Since AA began, I´ve taken immense wallops in all these areas because of
my failure to grow up emotionally and spiritually. My God, how painful it is to
keep demanding the impossible, and how very painful to discover, finally, that
all along we have had the cart before the horse. Then comes the final agony of
seeing how awfully wrong we have been, but still finding ourselves unable to get
off the emotional merry-go-round.
How to translate a right mental
conviction into a right emotional result, and so into easy, happy and good
living. Well, that´s not only the neurotic´s problem, it´s the problem of life
itself for all of us who have got to the point of real willingness to hew to
right principles in all of our affairs.
Even then, as we hew away, peace
and joy may still elude us. That´s the place so many of us AA oldsters have come
to. And it´s a hell of a spot, literally. How shall our unconscious, from which
so many of our fears, compulsions and phony aspirations still stream, be brought
into line with what we actually believe, know and want! How to convince our
dumb, raging and hidden ‘Mr. Hyde' becomes our main task.
I´ve recently
come to believe that this can be achieved. I believe so because I begin to see
many benighted ones, folks like you and me, commencing to get results. Last
autumn, depression, having no really rational cause at all, almost took me to
the cleaners. I began to be scared that I was in for another long chronic spell.

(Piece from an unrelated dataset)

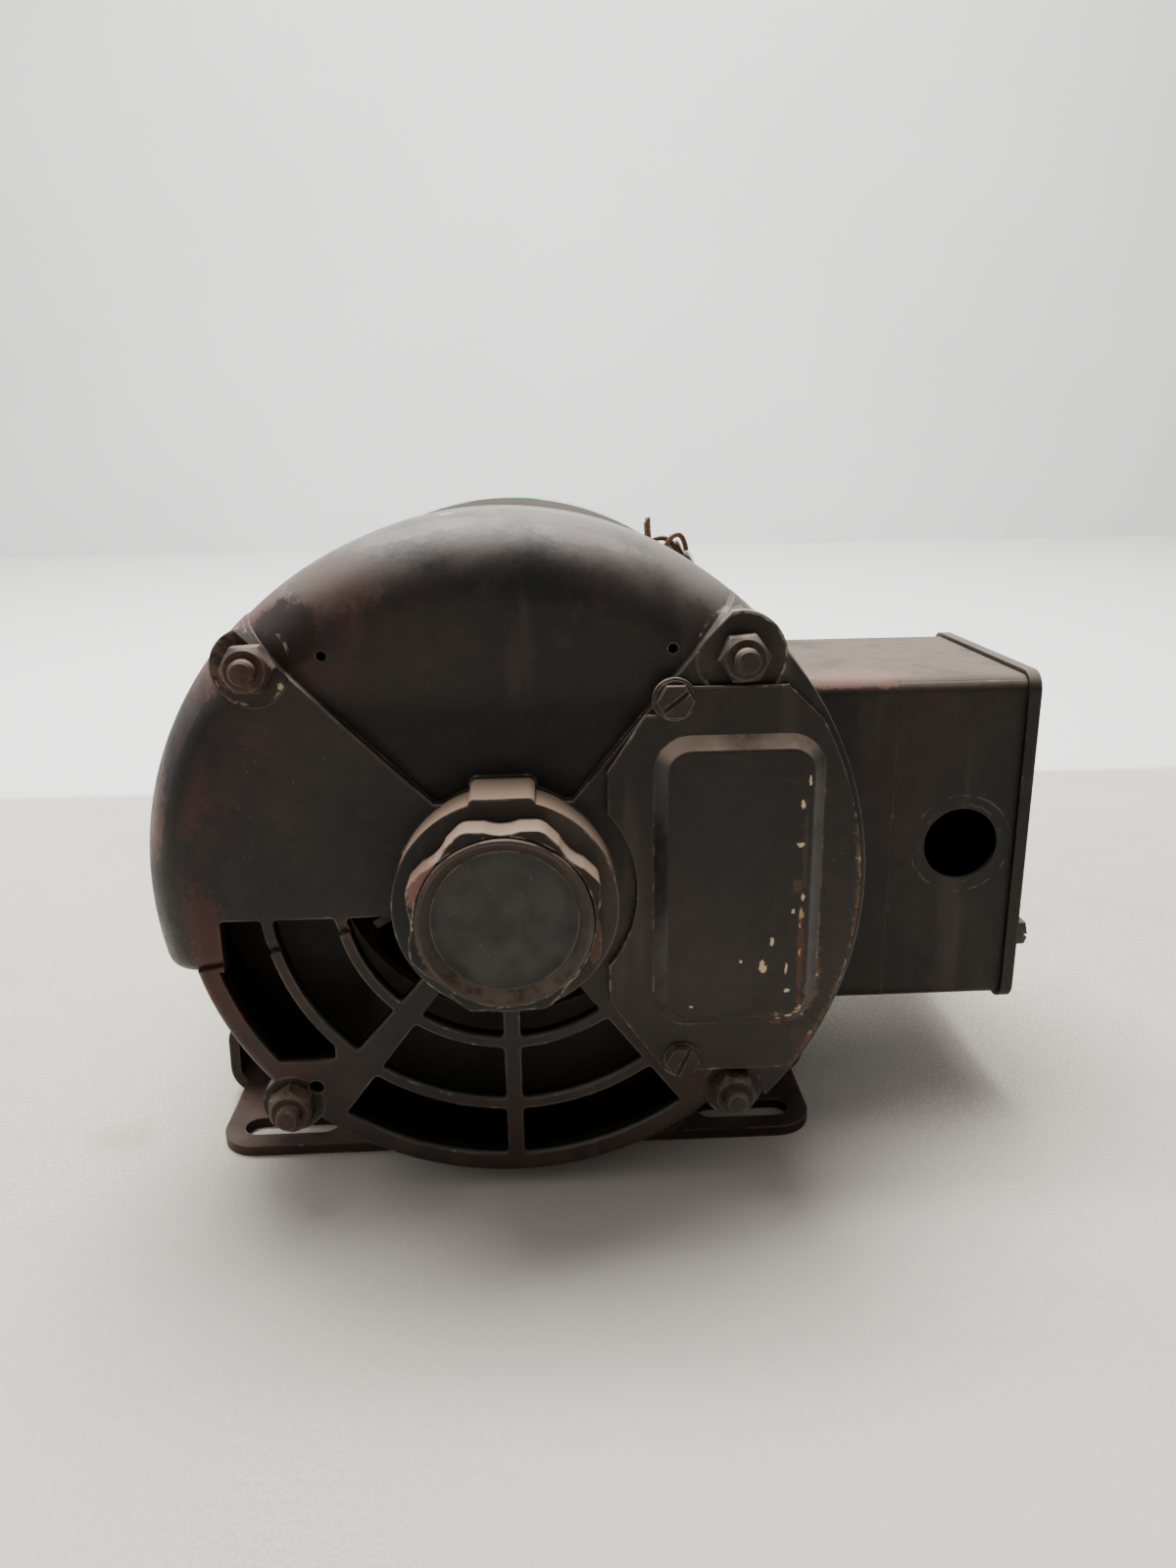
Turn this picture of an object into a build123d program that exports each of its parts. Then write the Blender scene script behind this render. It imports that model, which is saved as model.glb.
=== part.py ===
"""Foot-mounted open drip-proof induction motor, frame 143T, on a slotted base that also suits frame 56.

Millimetres, +Z up. The shaft lies along +Y with the drive end at +Y; the conduit box is on the +X side.
The origin is the centre of the foot slot pattern, on the underside of the feet.
"""

import os
from math import atan2, cos, degrees, radians, sin

from build123d import *

os.makedirs("parts", exist_ok=True)

# ---- driving dimensions ----------------------------------------------------------------------
shaft_height = 88.9

foot_width = 177.0
foot_length = 122.6
foot_thickness = 3.2
foot_corner = 11.0
slot_spacing_x = 137.0
slot_spacing_y = 101.6
slot_length = 28.0
slot_width = 8.7
wing_length = 55.0

shell_radius = 90.0
shell_wall = 2.0
shell_rear = -40.0
shell_front = 78.0
shell_floor = 3.4

bolt_offset = 59.8
bolt_diameter = 6.35
nut_across_flats = 11.1
nut_thickness = 5.6

rear_face = -81.0
rear_rim = -36.0
hood_radius = 95.0
hood_shoulder = 18.0
recess_shoulder = 21.0
pad_radius = 93.5
lower_rim = 83.5
lower_back = 92.5
plate_wall = 4.5
recess_depth = 3.2
hub_radius = 28.3
hub_front = -92.2
lug_width = 16.4
lug_top = 30.4
lug_rounding = 1.8
pocket_depth = 0.6
vent_outer = 78.0
vent_ribs = (43.5, 62.2)
rib_width = 2.8

front_face = 97.0
front_rim = 74.0
front_radius = 93.0
shoulder_relief = 0.6
shoulder_bore = 21.0
front_hub_radius = 36.0
front_hub_end = 101.0

shoulder = slot_spacing_y / 2 + 57.15
extension = 57.15
extension_diameter = 22.225

stack_rear = -20.0
stack_front = 58.0
air_gap = 0.4
rotor_radius = 48.6
slot_count = 36

box_rear = -36.0
box_front = 43.6
box_floor = 30.6
box_top = 132.9
box_seam = 114.5
box_open = 153.6
box_wall = 1.6
knockout_x = 135.7
knockout_z = 82.0
knockout_radius = 11.1

far = 400.0


# ---- shared construction -----------------------------------------------------------------------
shaft_axis = Axis((0, 0, shaft_height), (0, 1, 0))
radial_plane = Plane(origin=(0, 0, shaft_height), x_dir=(0, 1, 0), z_dir=(1, 0, 0))


def cross_plane(y):
    """A plane across the shaft, seen from the rear: local x is +X, local y is up, origin on the shaft."""
    return Plane(origin=(0, y, shaft_height), x_dir=(1, 0, 0), z_dir=(0, -1, 0))


def disc(y_from, y_to, outer, inner=0.0, mode=Mode.ADD):
    """A round disc or ring about the shaft, between two places along it."""
    with BuildSketch(cross_plane(y_to)) as profile:
        Circle(outer)
        if inner:
            Circle(inner, mode=Mode.SUBTRACT)
    extrude(profile.sketch, amount=y_to - y_from, mode=mode)


def wedge(angle_from, angle_to):
    """Corners of a fan about the shaft that is wide enough to hold any sector of the motor."""
    middle = (angle_from + angle_to) / 2
    angles = (angle_from, (angle_from + middle) / 2, middle, (middle + angle_to) / 2, angle_to)
    return [(0, 0)] + [(far * cos(radians(a)), far * sin(radians(a))) for a in angles]


def sector(points, angle_from, angle_to, rounded=()):
    """Revolves a (place along the shaft, radius) outline and keeps the part between two angles."""
    with BuildPart() as body:
        with BuildSketch(radial_plane) as outline:
            with BuildLine():
                Polyline(*points, close=True)
            make_face()
            for corner, radius in rounded:
                fillet(outline.vertices().sort_by_distance(corner)[0], radius)
        revolve(axis=shaft_axis)
        with BuildSketch(cross_plane(far)):
            Polygon(*wedge(angle_from, angle_to), align=None)
        extrude(amount=2 * far, mode=Mode.INTERSECT)
    return body.part


def kept_above(piece, floor):
    """The part of a solid above a height."""
    with BuildPart() as kept:
        add(piece)
        with BuildSketch(Plane.XY.offset(floor)):
            Rectangle(far, far)
        extrude(amount=far, mode=Mode.INTERSECT)
    return kept.part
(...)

Considering the grief I´ve had with depressions, it wasn´t a bright prospect.
I kept asking myself "Why can´t the twelve steps work to release
depression?" By the hour, I stared at the St. Francis Prayer ... "it´s better to
comfort than to be comforted." Here was the formula, all right, but why didn´t
it work?
Suddenly, I realized what the matter was. My basic flaw had
always been dependence, almost absolute dependence, on people or circumstances
to supply me with prestige, security, and the like. Failing to get these things
according to my perfectionist dreams and specifications, I had fought for them.
And when defeat came, so did my depression.
There wasn´t a chance of
making the outgoing love of St. Francis a workable and joyous way of life until
these fatal and almost absolute dependencies were cut away.
Because I
had over the years undergone a little spiritual development, the absolute
quality of these frightful dependencies had never before been so starkly
revealed. Reinforced by what grace I could secure in prayer, I found I had to
exert every ounce of will and action to cut off these faulty emotional
dependencies upon people, upon AA, indeed upon any act of circumstance
whatsoever.
Then only could I be free to love as Francis did. Emotional
and instinctual satisfactions, I saw, were really the extra dividends of having
love, offering love, and expressing love appropriate to each relation of life.
Plainly, I could not avail myself to God´s love until I was able to
offer it back to Him by loving others as He would have me. And I couldn´t
possibly do that so long as I was victimized by false dependencies.
For
my dependence meant demand, a demand for the possession and control of the
people and the conditions surrounding me.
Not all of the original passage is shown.